- _What you need to do_:
Work out how many lines hold the string "that". The answer is a single number, nothing more.

# start of Records provided

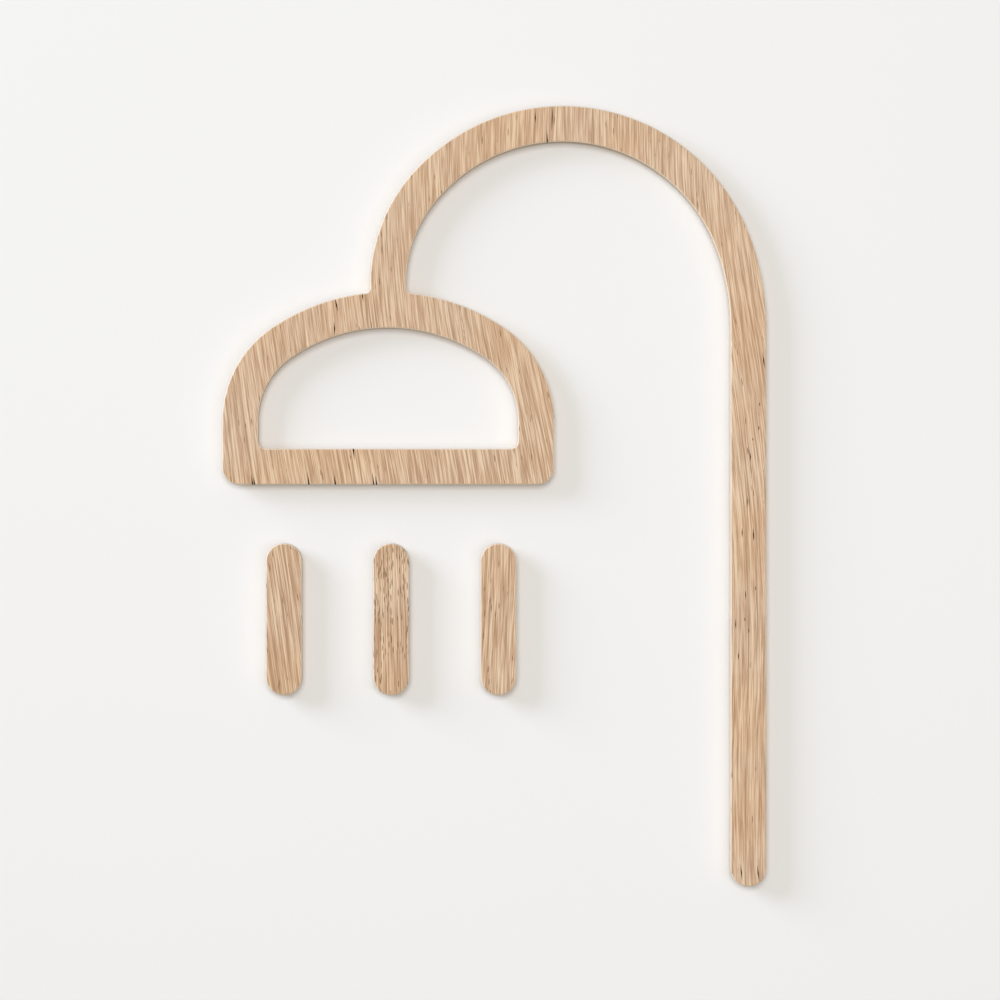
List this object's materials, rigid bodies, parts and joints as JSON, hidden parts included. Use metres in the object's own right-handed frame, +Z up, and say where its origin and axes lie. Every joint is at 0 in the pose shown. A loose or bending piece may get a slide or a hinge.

# end of Records provided
# start of Records provided

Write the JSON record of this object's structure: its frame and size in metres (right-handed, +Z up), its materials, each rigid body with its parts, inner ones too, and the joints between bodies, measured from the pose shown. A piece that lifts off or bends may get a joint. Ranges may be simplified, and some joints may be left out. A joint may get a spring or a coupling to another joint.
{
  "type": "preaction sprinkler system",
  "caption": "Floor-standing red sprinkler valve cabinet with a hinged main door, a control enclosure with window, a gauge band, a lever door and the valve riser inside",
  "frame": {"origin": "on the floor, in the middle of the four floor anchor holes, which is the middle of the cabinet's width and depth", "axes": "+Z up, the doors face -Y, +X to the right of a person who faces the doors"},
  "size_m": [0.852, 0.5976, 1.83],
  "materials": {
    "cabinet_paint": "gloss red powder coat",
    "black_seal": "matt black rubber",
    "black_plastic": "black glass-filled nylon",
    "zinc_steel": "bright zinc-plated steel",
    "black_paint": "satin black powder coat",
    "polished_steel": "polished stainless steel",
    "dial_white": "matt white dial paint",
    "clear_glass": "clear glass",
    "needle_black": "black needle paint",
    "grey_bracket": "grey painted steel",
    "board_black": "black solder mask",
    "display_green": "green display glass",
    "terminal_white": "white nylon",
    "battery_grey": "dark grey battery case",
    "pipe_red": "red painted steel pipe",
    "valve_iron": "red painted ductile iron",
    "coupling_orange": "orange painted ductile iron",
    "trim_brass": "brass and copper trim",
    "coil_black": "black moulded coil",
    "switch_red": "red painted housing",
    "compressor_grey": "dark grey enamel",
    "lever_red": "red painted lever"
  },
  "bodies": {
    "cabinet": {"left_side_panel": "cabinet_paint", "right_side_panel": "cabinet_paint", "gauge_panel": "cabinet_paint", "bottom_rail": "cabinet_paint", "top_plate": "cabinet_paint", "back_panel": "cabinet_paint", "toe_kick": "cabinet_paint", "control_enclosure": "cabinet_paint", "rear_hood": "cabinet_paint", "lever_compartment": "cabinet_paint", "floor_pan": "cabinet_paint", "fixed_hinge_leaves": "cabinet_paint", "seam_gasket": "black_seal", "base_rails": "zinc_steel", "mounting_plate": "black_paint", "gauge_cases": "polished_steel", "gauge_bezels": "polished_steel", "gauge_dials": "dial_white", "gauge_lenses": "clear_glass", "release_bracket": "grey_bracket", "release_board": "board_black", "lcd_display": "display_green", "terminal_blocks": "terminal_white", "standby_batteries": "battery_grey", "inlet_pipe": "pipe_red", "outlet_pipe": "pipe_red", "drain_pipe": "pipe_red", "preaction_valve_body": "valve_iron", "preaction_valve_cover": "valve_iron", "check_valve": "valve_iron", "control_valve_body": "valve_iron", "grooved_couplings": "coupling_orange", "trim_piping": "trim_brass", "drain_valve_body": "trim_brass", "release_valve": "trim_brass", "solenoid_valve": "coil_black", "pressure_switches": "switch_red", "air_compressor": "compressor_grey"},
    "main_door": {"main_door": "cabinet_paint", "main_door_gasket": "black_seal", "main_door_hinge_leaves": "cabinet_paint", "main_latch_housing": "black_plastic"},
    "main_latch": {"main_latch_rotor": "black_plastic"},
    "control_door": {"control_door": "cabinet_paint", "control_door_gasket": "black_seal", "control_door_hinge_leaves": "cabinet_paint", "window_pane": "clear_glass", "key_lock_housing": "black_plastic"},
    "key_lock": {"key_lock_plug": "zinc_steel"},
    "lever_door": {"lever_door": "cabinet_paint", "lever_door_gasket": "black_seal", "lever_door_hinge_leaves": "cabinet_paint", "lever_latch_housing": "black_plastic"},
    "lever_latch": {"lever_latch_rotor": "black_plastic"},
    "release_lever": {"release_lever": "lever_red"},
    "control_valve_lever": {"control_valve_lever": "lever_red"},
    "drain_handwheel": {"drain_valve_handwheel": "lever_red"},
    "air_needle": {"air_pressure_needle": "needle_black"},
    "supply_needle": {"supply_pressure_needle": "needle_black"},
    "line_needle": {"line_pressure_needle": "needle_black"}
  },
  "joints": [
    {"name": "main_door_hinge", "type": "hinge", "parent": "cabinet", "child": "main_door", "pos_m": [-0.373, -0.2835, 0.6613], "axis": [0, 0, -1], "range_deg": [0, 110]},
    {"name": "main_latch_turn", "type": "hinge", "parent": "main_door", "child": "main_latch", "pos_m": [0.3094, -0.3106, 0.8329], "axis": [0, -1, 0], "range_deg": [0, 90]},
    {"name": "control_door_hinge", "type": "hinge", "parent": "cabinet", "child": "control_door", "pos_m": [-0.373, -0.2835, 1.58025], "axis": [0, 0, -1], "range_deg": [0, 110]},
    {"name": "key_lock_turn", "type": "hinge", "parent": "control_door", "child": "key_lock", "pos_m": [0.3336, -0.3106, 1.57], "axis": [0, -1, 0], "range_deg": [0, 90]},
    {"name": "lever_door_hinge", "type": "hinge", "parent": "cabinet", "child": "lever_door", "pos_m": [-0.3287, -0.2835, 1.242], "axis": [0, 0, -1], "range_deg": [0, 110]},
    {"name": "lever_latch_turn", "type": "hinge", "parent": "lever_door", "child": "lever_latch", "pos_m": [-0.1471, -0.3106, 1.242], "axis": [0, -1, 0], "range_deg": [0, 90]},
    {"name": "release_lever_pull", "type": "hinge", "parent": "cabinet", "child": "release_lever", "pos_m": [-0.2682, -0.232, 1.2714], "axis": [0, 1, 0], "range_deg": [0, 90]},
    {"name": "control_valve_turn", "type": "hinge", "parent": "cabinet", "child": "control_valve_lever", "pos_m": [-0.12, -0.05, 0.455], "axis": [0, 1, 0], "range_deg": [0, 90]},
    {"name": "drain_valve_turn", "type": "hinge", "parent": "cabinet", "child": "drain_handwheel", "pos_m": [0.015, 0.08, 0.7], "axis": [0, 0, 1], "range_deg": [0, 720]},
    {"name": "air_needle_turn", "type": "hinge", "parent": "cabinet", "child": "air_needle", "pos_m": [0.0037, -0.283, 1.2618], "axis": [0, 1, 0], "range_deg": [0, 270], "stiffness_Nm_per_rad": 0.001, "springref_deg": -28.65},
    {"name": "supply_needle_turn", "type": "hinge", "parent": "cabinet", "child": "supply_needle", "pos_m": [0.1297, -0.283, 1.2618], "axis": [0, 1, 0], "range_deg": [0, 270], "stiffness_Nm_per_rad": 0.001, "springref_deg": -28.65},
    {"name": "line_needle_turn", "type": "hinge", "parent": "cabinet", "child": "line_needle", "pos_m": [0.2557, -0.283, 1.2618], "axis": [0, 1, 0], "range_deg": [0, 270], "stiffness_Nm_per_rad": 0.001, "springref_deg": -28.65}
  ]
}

# end of Records provided
# start of Records provided

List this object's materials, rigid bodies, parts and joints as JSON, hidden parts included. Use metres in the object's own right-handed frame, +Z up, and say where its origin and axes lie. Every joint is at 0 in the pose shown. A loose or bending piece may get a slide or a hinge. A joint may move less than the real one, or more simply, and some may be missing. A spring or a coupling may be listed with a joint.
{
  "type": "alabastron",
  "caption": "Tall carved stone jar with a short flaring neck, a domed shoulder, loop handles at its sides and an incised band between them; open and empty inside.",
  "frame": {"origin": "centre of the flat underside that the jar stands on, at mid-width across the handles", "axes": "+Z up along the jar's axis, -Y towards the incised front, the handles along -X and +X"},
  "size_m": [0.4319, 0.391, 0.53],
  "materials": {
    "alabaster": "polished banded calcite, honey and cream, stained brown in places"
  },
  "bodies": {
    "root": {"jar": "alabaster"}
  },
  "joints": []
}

# end of Records provided

- _Problem solution_:
2